The Asian countries are highly dependent on "black gold" imports from the Gulf. South Korea imports 84 percent, Japan more than 90 percent of its oil needs from the Gulf Arab region. China imports 58 percent from the region, according to data compiled by the International Energy Agency. China National United Oil Corporation from Beijing is an active off-floor trading member at the DME.
The DME's flagship contract's concept is simple and unique. The Emirate of Dubai and the Sultanate of Oman base their oil sales solely on the DME Oman Crude Oil as a reference. Oman crude oil is a sort of oil containing a relatively high amount of sulfur. Because of this, Oman crude is also regarded as sour oil, in contrast to West Texas Intermediate (WTI) and Brent, which are called sweet sorts of oil.

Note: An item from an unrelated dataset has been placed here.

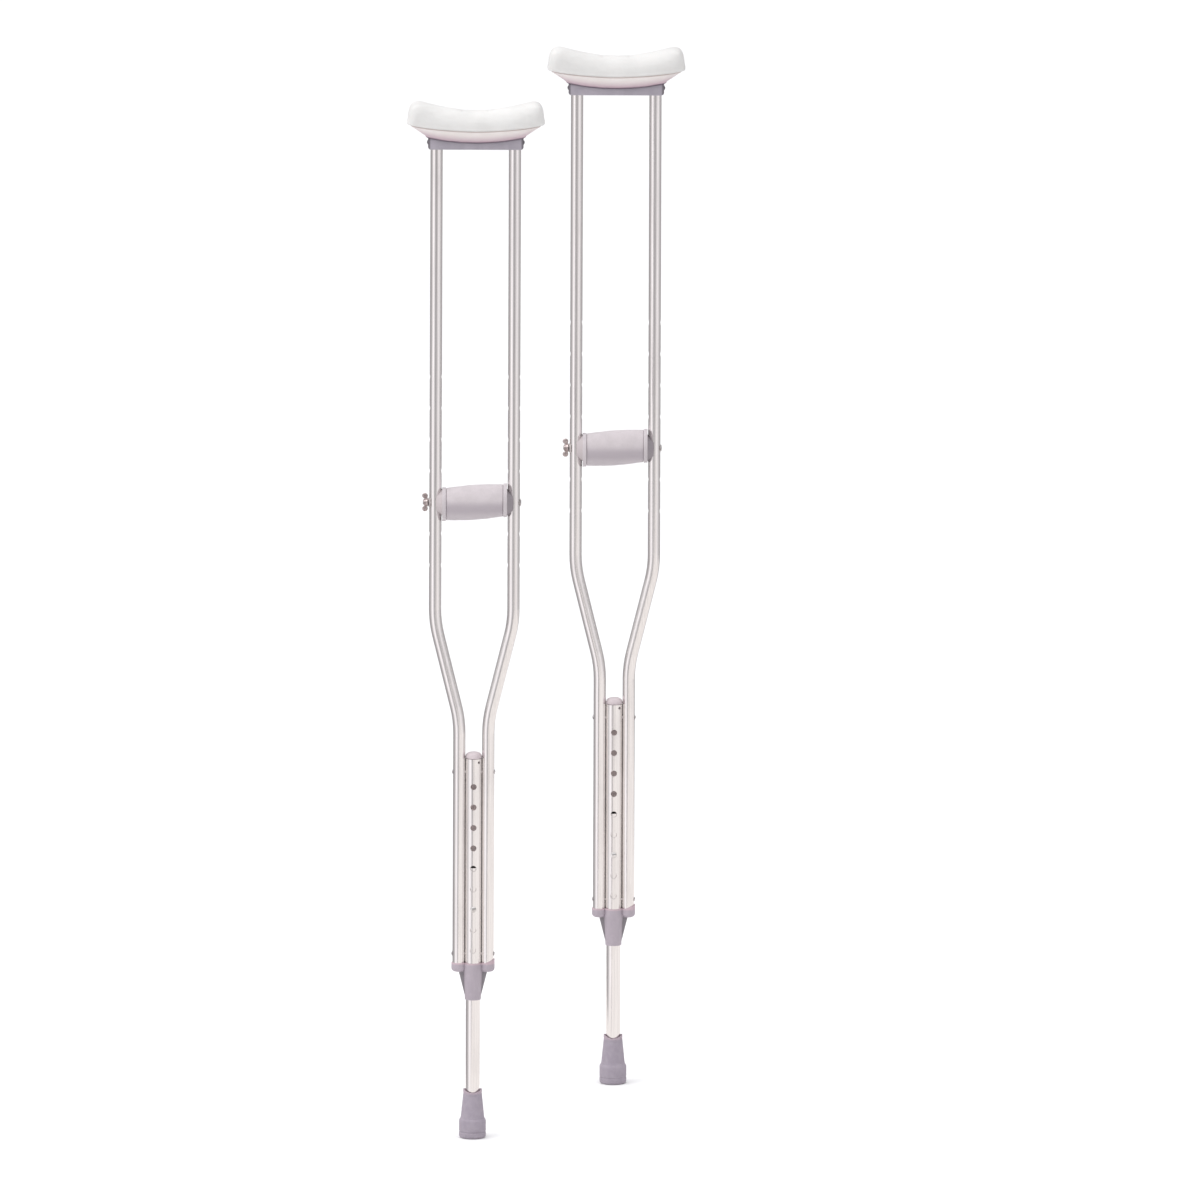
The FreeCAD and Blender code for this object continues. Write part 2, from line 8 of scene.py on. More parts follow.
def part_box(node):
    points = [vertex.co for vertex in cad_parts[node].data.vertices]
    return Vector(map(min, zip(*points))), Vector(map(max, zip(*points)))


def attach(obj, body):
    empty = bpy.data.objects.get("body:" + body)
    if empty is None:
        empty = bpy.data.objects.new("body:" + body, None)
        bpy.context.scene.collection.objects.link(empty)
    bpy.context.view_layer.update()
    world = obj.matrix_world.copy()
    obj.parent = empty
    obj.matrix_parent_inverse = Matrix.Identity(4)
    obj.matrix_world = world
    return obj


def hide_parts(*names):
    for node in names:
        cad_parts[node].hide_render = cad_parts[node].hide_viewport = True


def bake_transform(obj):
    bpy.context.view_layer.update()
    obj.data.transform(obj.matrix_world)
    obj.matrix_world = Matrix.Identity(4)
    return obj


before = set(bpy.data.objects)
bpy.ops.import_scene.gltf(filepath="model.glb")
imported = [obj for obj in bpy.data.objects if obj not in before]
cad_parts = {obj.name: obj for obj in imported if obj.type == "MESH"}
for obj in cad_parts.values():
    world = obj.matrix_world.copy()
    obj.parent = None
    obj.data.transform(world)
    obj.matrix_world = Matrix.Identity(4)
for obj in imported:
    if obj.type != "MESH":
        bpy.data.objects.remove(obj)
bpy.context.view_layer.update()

# Lengths are in millimetres about one crutch's own axis, with the floor at z = 0, unless a comment
# says metres. place() turns a finished mesh into metres and puts it on its crutch.
MM = 0.001
CRUTCHES = ("left", "right")
TINY = 1e-6

# ---- handgrip, its bolt and its wing nut ----
GRIP_Z, GRIP_HALF = 869.0, 38.4
GRIP_TILT = math.radians(4.0)
GRIP_END_R, GRIP_BELLY, GRIP_BORE_R = 20.9, 2.7, 13.05
GRIP_ROLL = 1.6
BOLT_TIP_X, THREAD_END_X, BOLT_SEAT_X = -69.5, -48.0, 61.05
BOLT_PITCH, THREAD_R, THREAD_DEPTH = 1.27, 3.12, 0.62
SHANK_R, BOLT_HEAD_R, BOLT_HEAD_DOME, BOLT_HEAD_EDGE = 3.15, 5.0, 1.3, 0.2
NUT_FACE_X, NUT_LENGTH, NUT_BORE_R = -62.6, 6.0, 3.35
NUT_BASE_R, NUT_NOSE_R = 5.0, 4.1
WING_X, WING_REACH = -66.5, 8.85

# ---- centre tube and its plug, with the hole through which it is staked ----
CENTRE_BORE_R = 10.4
PLUG_DOME_Z, PLUG_DOME, PLUG_DOME_R = 520.7, 6.2, 11.0
STAKE_Z, STAKE_TURN = 514.0, 40.0
STAKE_R, STAKE_REACH = 1.85, 14

# ---- rubber tip ----
TIP_BORE_R = 9.56
TIP_DIP, TIP_DIP_FROM, TIP_DIP_OVER = 4.0, 50.0, 12.0

# ---- spring behind the snap button: the strip's thickness, and how far its edges are rounded ----
SPRING_LEAF, SPRING_EDGE = 0.8, 0.12

# ---- underarm pad: its seam, its top and its belly, which lies in the holder ----
PAD_HALF, PAD_HALF_DEPTH = 92.0, 24.0
SEAM_Z, SEAM_RISE, SEAM_POWER = 1381.0, 7.5, 1.7
PAD_TOP_HALF, PAD_TOP_END_Z, PAD_TOP_MIDDLE_Z = 77.0, 1418.2, 1403.8
BELLY_MIDDLE_Z, BELLY_END_Z, BELLY_RISE = 1363.5, 1370.3, 18.2
HOLDER_HALF, HOLDER_HALF_DEPTH = 64.0, 13.0
PAD_SLACK, PAD_EDGE = 1.4, 11.0          # room left to swell into, and the roundness of its two faces
PAD_VOXEL, PAD_SWELL, CLOTH_FRAMES = 4.5, 4.0, 20
CLOTH = {
    "quality": 8, "mass": 0.02, "tension_stiffness": 2, "compression_stiffness": 2,
    "bending_stiffness": 1, "use_pressure": True, "uniform_pressure_force": 12,
}

# The two crutches stand the same distance either side of x = 0 and of y = 0. These are it, in metres.
AXIS_X = sum(corner.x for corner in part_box("right_centre_tube")) / 2
AXIS_Y = sum(corner.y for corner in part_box("right_centre_tube")) / 2


# ---------------------------------------------------------------- shapes

def arc_height(x, half, end_z, middle_z):
    """Height at x of the circular arc through (-half, end_z), (0, middle_z) and (half, end_z)."""
    rise = end_z - middle_z
    radius = (half**2 + rise**2) / (2 * rise)
    return middle_z + radius - math.sqrt(radius**2 - x**2)


def belly_height(x):
    """Underside of the pad: an arc in the holder, then a straight slope out to the seam."""
    x = abs(x)
    if x <= HOLDER_HALF:
        return arc_height(x, HOLDER_HALF, BELLY_END_Z, BELLY_MIDDLE_Z)
    return BELLY_END_Z + (x - HOLDER_HALF) / (PAD_HALF - HOLDER_HALF) * BELLY_RISE


def seam_height(x):
    return SEAM_Z + SEAM_RISE * (abs(x) / PAD_HALF) ** SEAM_POWER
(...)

"For buyers of Oman or Dubai crude it makes not much sense to look at WTI or Brent," Sharaf explained, "If there is a hurricane in the United States or any disruption in the Gulf of Mexico, does this affect crude oil exploration here in the Gulf? It does certainly not."
However, Sharaf confessed that it was challenging to establish the market at the start five years ago. "There is not culture for derivatives like options or futures in the Middle East. We had to get the know-how and the acceptance from our close environment."
As an integral part of the onshore-hub Dubai International Financial Center (DIFC), the official language at the DME is English and the U.S. dollar is the official currency. "Without the 2004-founded DIFC, the DME would not be here," Sharaf said.
Visitors of the DME are impressed by the DME's colorful, science-fiction-style chart screens, with the surface of a tennis court, and the quietness on the floor. As buying and selling is done via computers, a trading based on open outcry does not exist. Chairman Ahmad Sharaf overlooks a total of 28 staff.
"As our customer base in China is growing, we are in the process of hiring Chinese staff," Sharaf said, who earned a bachelor's degree and a master's of science in petroleum engineering from the Colorado School of Mines and an MBA from Duke University's Fuqua School of Business.
More eyebrow-rising, at least at a first glance, is the DME's ownership structure. The U.S. futures exchange CME Group owns through its New York Mercantile Exchange, known as NYMEX, half of the DME, while the Oman Investment Fund holds 29 percent. Nine percent are in the hands of the state-owned Dubai Holding, the rest is distributed among investment banks and energy trading firms.
If the DME's turf is East of Suez, than why the leading Western mercantile group owns half of it, one might ask. "The CME increased its stake form a quarter to 50 percent in February this year, because it aims to expand its franchising to the East. The CME lists a wide range of futures on almost all sorts of commodities, so its know-how helps us to develop the DME further," Sharaf said.
The DME Oman Crude Oil Futures trades executed on the DME are cleared through and guaranteed by the NYMEX.
After the DME's former CEO Thomas Leaver resigned on March 7 to pursue other interests, Sharaf became for an interim-period Acting CEO of the DME. And the Emirati is sure that his market is just at the beginning of a long journey to the East. "We do not set specific targets. As I said, we prefer gradual growth over a fast boom-bust scenario."
On June 21, Christopher Fix, was eventually appointed CEO. An American national, Fix is the former Head of Commodities for Asia- Pacific with French lender BNP Paribas.
Having worked for more than 20 years in the international commodity markets in New York, Paris and Singapore since the early 1990s, Fix speaks Mandarin fluently. He earned his Chinese language diploma from Beijing Teachers College.
The appointment of Fix, the DME's coup in the Year of the Dragon, reflects the DME's eagerness to attract Chinese oil- related companies. Clearly, the DME's objective to embrace the East succeeded. The debut is done.